The phrase pàichūsuǒ means local police station. It is useful because the front desk often trusts local police instructions more than a foreign traveler explaining policy from memory.
The Booking App Script
If you booked through Trip.com, Ctrip, Booking, Agoda, or another platform, contact support while you are still at the counter. Do not wait until you are outside with 8 percent battery.
Use this message:
Hello, I am at the hotel now. The front desk says they cannot accept foreign guests or register my passport. Chinese authorities have said hotels should not refuse foreign guests for this reason. Please call the hotel and either help them complete the registration or relocate me to a hotel that can check me in tonight.
If you need to show a Chinese version:
我已经到酒店前台了。前台说不能接待外宾,或者不会登记护照。请帮我联系酒店,协助他们办理入住;如果不能办理,请帮我换到今晚可以入住的酒店。Wǒ yǐjīng dào jiǔdiàn qiántái le. Qiántái shuō bù néng jiēdài wàibīn, huòzhě bù huì dēngjì hùzhào. Qǐng bāng wǒ liánxì jiǔdiàn, xiézhù tāmen bànlǐ rùzhù; rúguǒ bù néng bànlǐ, qǐng bāng wǒ huàn dào jīnwǎn kěyǐ rùzhù de jiǔdiàn.
I am already at the hotel front desk. They say they cannot receive foreign guests, or they do not know how to register a passport. Please contact the hotel and help them check me in. If they cannot, please move me to a hotel where I can stay tonight.
This is often more effective than arguing because the booking platform can pressure the hotel or find you a replacement.
When To Stop Arguing
There is a difference between asserting your rights and ruining your night.
Try the calm script. Ask for the manager. Ask them to call the police station or platform support. If that fails, move on.
Move to plan B if:
- It is late and you need sleep.
- The staff are hostile or embarrassed.
- You are traveling with kids, older relatives, or lots of luggage.
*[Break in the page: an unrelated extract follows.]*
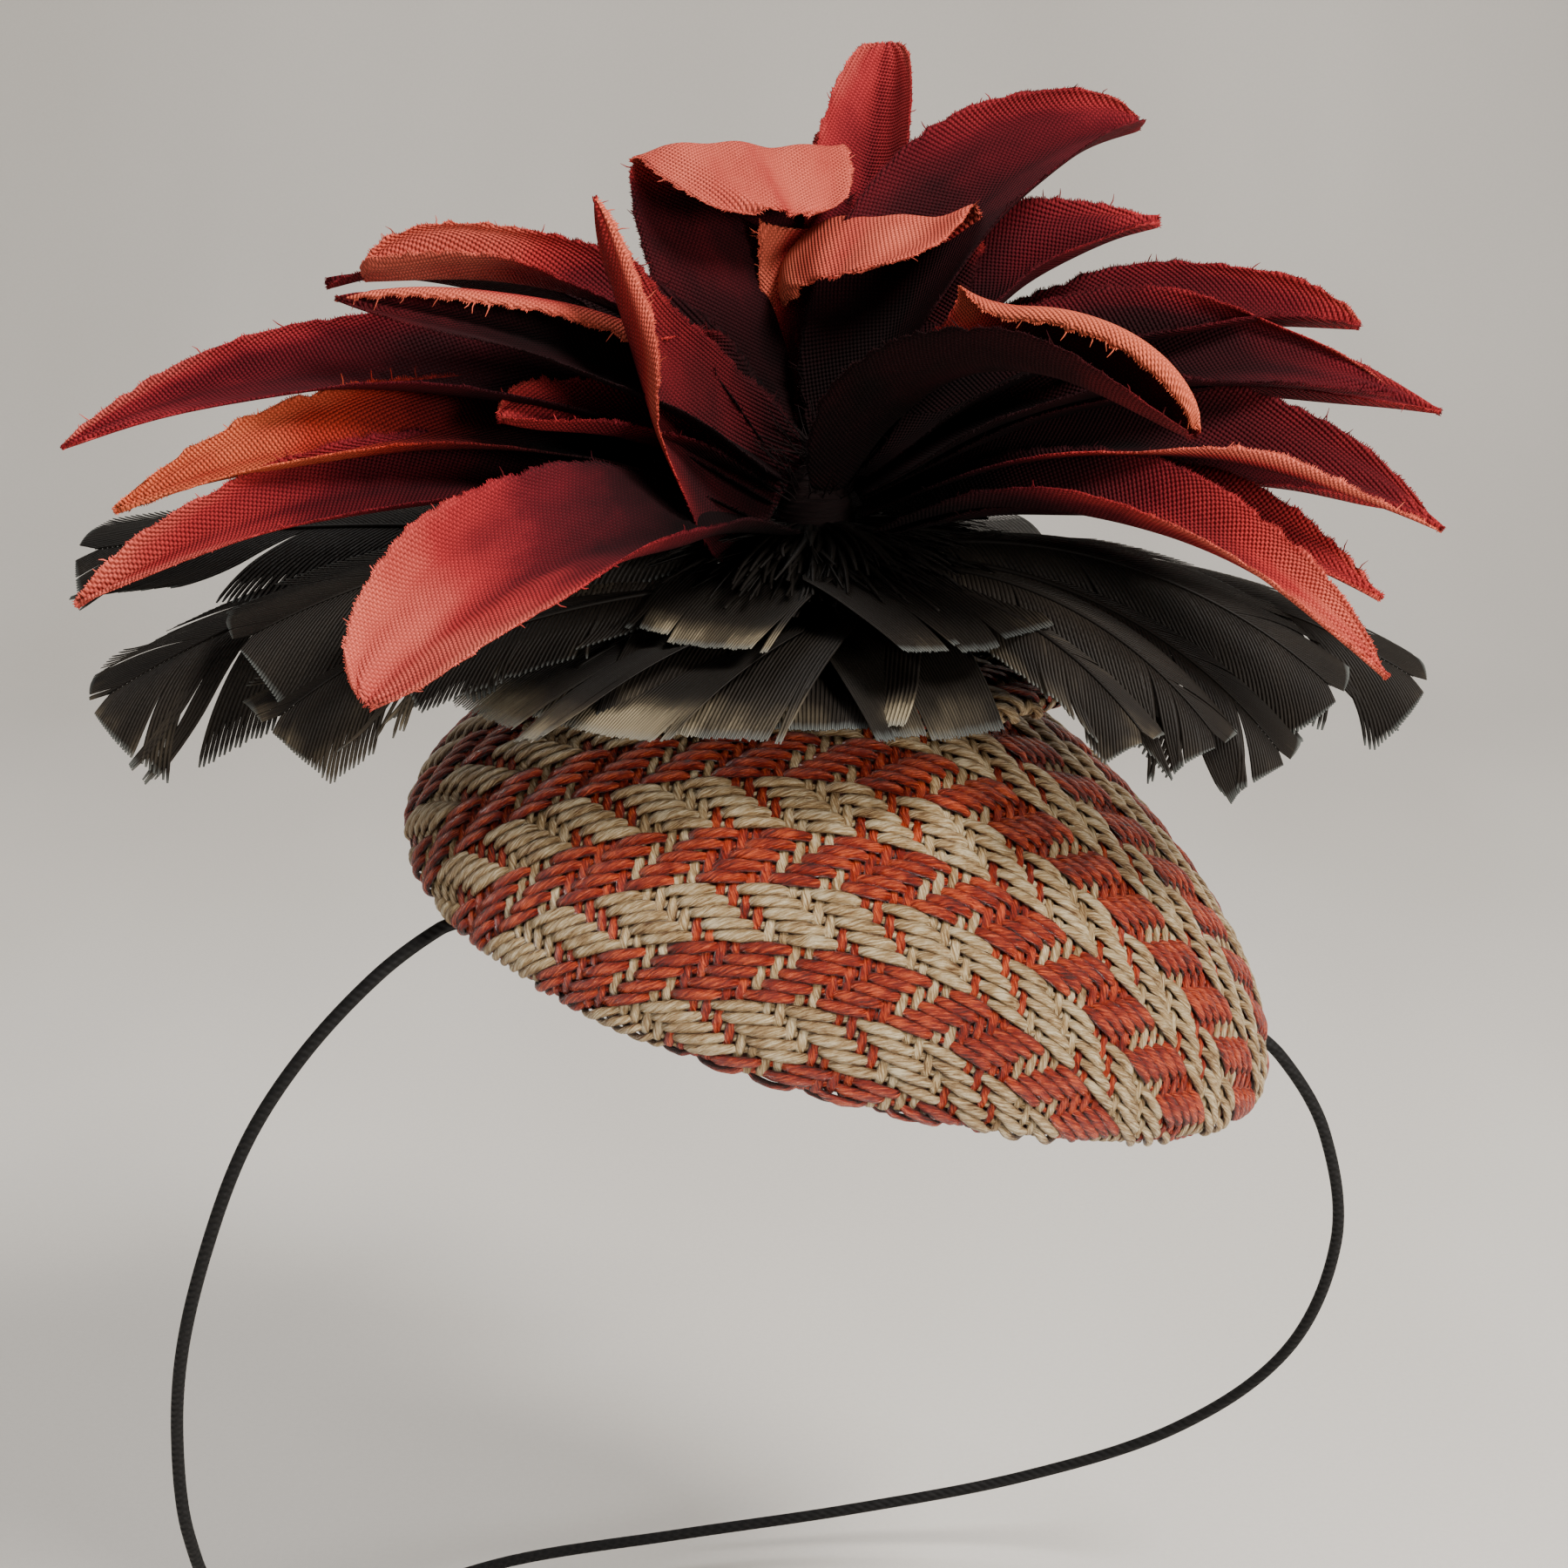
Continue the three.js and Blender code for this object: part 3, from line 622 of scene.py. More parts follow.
def next_crossing(surface, before, below, corner, step, longest_move):
    """Places one pitch from both neighbours on the surface, found by Newton's method."""
    point = before + below - corner
    anchors = surface(*before.T), surface(*below.T)
    for _ in range(8):
        here = surface(*point.T)
        slope_p = (surface(point[:, 0] + step, point[:, 1]) - here) / step
        slope_q = (surface(point[:, 0], point[:, 1] + step) - here) / step
        misses = []
        for anchor, pitch in zip(anchors, (WARP_PITCH, PICK_PITCH)):
            off = here - anchor
            slopes = 2 * (off * slope_p).sum(1), 2 * (off * slope_q).sum(1)
            misses.append(((off ** 2).sum(1) - pitch ** 2, *slopes))
        (miss_a, ap, aq), (miss_b, bp, bq) = misses
        area = ap * bq - aq * bp
        area = np.where(np.abs(area) < 1e-6, 1e-6, area)
        move = np.stack([bq * miss_a - aq * miss_b, ap * miss_b - bp * miss_a], -1) / area[:, None]
        longest = np.abs(move).max(1, keepdims=True)
        point = point - move * np.minimum(1, longest_move / np.maximum(longest, 1e-9))
    return point


def woven_net(surface, warps, picks, lean, limit):
    """Where each warp crosses each pick when cloth is laid on a curved surface.

    The yarns keep their pitch along each other and the cloth shears to follow the surface, so
    each crossing is found from its two neighbours. Crossings past the limit are left out.
    """
    net = np.full((2 * warps + 1, 2 * picks + 1, 2), np.nan)
    reach = limit * 1.05
    for sign in (1, -1):
        along = sign * np.array([1.0, 0.0])
        places = axis_places(surface, along, WARP_PITCH, warps, reach)
        net[warps + sign * np.arange(warps + 1), picks] = places
        along = sign * np.array([-math.sin(lean), math.cos(lean)])
        places = axis_places(surface, along, PICK_PITCH, picks, reach)
        net[warps, picks + sign * np.arange(picks + 1)] = places
    for side in (1, -1):
        for end in (1, -1):
            for front in range(2, warps + picks + 1):
                i = np.arange(max(1, front - picks), min(warps, front - 1) + 1)
                j = front - i
                before = net[warps + side * (i - 1), picks + end * j]
                below = net[warps + side * i, picks + end * (j - 1)]
                corner = net[warps + side * (i - 1), picks + end * (j - 1)]
                far = np.maximum(np.hypot(*before.T), np.hypot(*below.T))
                known = np.isfinite(corner[:, 0]) & (far < limit)
                if known.any():
                    neighbours = before[known], below[known], corner[known]
                    found = next_crossing(surface, *neighbours, limit * 1e-5, 0.03 * limit)
                    net[warps + side * i[known], picks + end * j[known]] = found
    return net


def weft_is_over(warp, pick):
    """Three over and two under; the diagonal runs right in cream bands and left in rust ones."""
    row = pick % GROUP
    start = np.where((pick // GROUP) % 2 == 0, 3 + row, 4 - row)
    return (warp - start) % GROUP < FLOAT


def band_colour(number, phase):
    return "cream" if ((number - phase) // GROUP) % 2 == 0 else "rust"


def through(points, places):
    """A smooth curve through evenly numbered points, sampled at fractional places."""
    index = np.clip(np.floor(places).astype(int), 0, len(points) - 2)
    t = (places - index)[:, None]
    p0, p1, p2, p3 = (points[np.clip(index + k, 0, len(points) - 1)] for k in (-1, 0, 1, 2))
    square = (2 * p0 - 5 * p1 + 4 * p2 - p3) * t ** 2
    cube = (3 * p1 - p0 - 3 * p2 + p3) * t ** 3
    return 0.5 * (2 * p1 + (p2 - p0) * t + square + cube)


def eased(values, places):
    """Values at whole numbers, joined by smooth steps."""
    index = np.clip(np.floor(places).astype(int), 0, len(values) - 2)
    t = smooth_step(0, 1, places - index)
    return values[index] * (1 - t) + values[index + 1] * t


def scatter(count, size):
    return 1 + size * random.standard_normal(count)


def lay_yarn(shape, surface, run, flanks, over, kind, step, samples, count, turn, shift):
    """One yarn along a run of crossings: high over the other yarns, low and thinner under them."""
    places = np.arange(0, len(run) - 1 + 1e-6, 1 / samples)
    middle = through(run, places)
    points = surface(*middle.T)
    normals = surface_normals(surface, middle, step)
    side = unit(np.cross(normals, unit(np.gradient(points, axis=0))))
    both = np.isfinite(flanks).all((0, 2))
    gap = np.subtract(*(surface(*np.where(both[:, None], flank, run).T) for flank in flanks))
    across = np.abs((gap * side[::samples][: len(run)]).sum(1)) / 2
    pitch = kind["pitch"]
    room = np.where(both, np.clip(across, 0.55 * pitch, 1.15 * pitch), pitch)
    inner = over & np.roll(over, 1) & np.roll(over, -1)
    level = np.where(over, kind["over"] * np.where(inner, 1.25, 0.9), kind["under"]) * scatter(len(run), 0.08)
    swell = np.where(inner, 1.06, np.where(over, 0.94, 0.7)) * scatter(len(run), 0.05)
    level, swell, room = (eased(values, places) for values in (level, swell, room))
    sway = eased(0.05 * random.standard_normal(len(run)), places)
    centre = points + normals * level[:, None] + side * sway[:, None]
    up = unit(np.cross(unit(np.gradient(centre, axis=0)), side))
    half = kind["fill"] * 0.5 * room * swell
    tall = kind["thick"] * (0.75 + 0.25 * swell)
    length = running_sum(np.linalg.norm(np.diff(centre, axis=0), axis=1))
    turns = full_turn(count)
    yarn = np.stack(np.broadcast_arrays(length[:, None], half[:, None] * turns, random.uniform(0, 60)), -1)
    lightness = eased(0.5 + 0.13 * random.standard_normal(len(run)), places)
    # shade: random lightness of each stretch of yarn, plus painted shade on the yarn's flanks and underside,
    # away from its top.
    shade = lightness[:, None] + 0.75 * (np.sin(turns) - 0.8)
    centre, side, up = centre @ turn.T + shift, side @ turn.T, up @ turn.T
    tube(shape, centre, side, up, half, tall, count, yarn=yarn, shade=shade)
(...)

- Your phone battery is low.
- You have an early train or flight.
In that case, book a larger chain hotel, a well-reviewed international-friendly hotel, or a hotel on a platform where reviews mention foreign passport check-in.
Search review text for phrases like:
| Phrase | Meaning |
|---|---|
| accepts foreign guests | Good signal in English reviews |
| passport check-in | Good signal |
| foreigner friendly | Good signal |
| cannot take foreigners | Avoid |
| 不能接待外宾 | Avoid if you see it in Chinese reviews |
A Tiny Prevention Checklist
Before booking a small or cheap hotel in China:
- Read recent reviews and search for "passport", "foreigner", or "foreign guest".
- Message the hotel before arrival: "Can I check in with a foreign passport?"
- Arrive earlier in the day if possible.
- Keep passport photos, visa page, and booking screenshots offline.
- Have one backup hotel saved nearby.
Here is the pre-arrival message:
你好,我是外国人,用护照入住。请问可以办理入住吗?Nǐ hǎo, wǒ shì wàiguó rén, yòng hùzhào rùzhù. Qǐngwèn kěyǐ bànlǐ rùzhù ma?
Hi, I am a foreigner and will check in with a passport. Can I check in?
If they answer vaguely, ask one more time:
前台可以登记外国护照吗?Qiántái kěyǐ dēngjì wàiguó hùzhào ma?
Can the front desk register a foreign passport?
What Not To Do
Do not hand over your passport to a random person outside the hotel. Do not follow a stranger to a "nearby partner hotel" without checking the name and address yourself. Do not sleep in an unregistered private room because someone says "it is fine."
Also do not overstate the policy. You can say hotels should not refuse foreign guests because of paperwork confusion. You should not say every hotel room is guaranteed to you in every possible situation. Hotels can still refuse for normal reasons such as no rooms, payment failure, age rules, safety issues, or an invalid document.
Source Note
This article was checked against public guidance available on June 17, 2026. The key points come from the Chinese central government and National Immigration Administration guidance on accommodation registration, plus a 2024 public notice reported by Shanghai's official English portal saying hotels should not refuse foreign guests by claiming they lack foreign-related qualifications.
Useful official pages:
- Policy interpretation of online accommodation registration
- Hotels told not to turn away foreign guests
Quick Takeaway
If a hotel refuses you in China because you are foreign, do not panic first. Ask for passport registration, ask for the manager, ask them to call the local police station, and contact your booking platform immediately.
But keep your actual travel goal in mind: a clean bed, a registered stay, and no midnight drama. One calm escalation is smart. A backup hotel is smarter.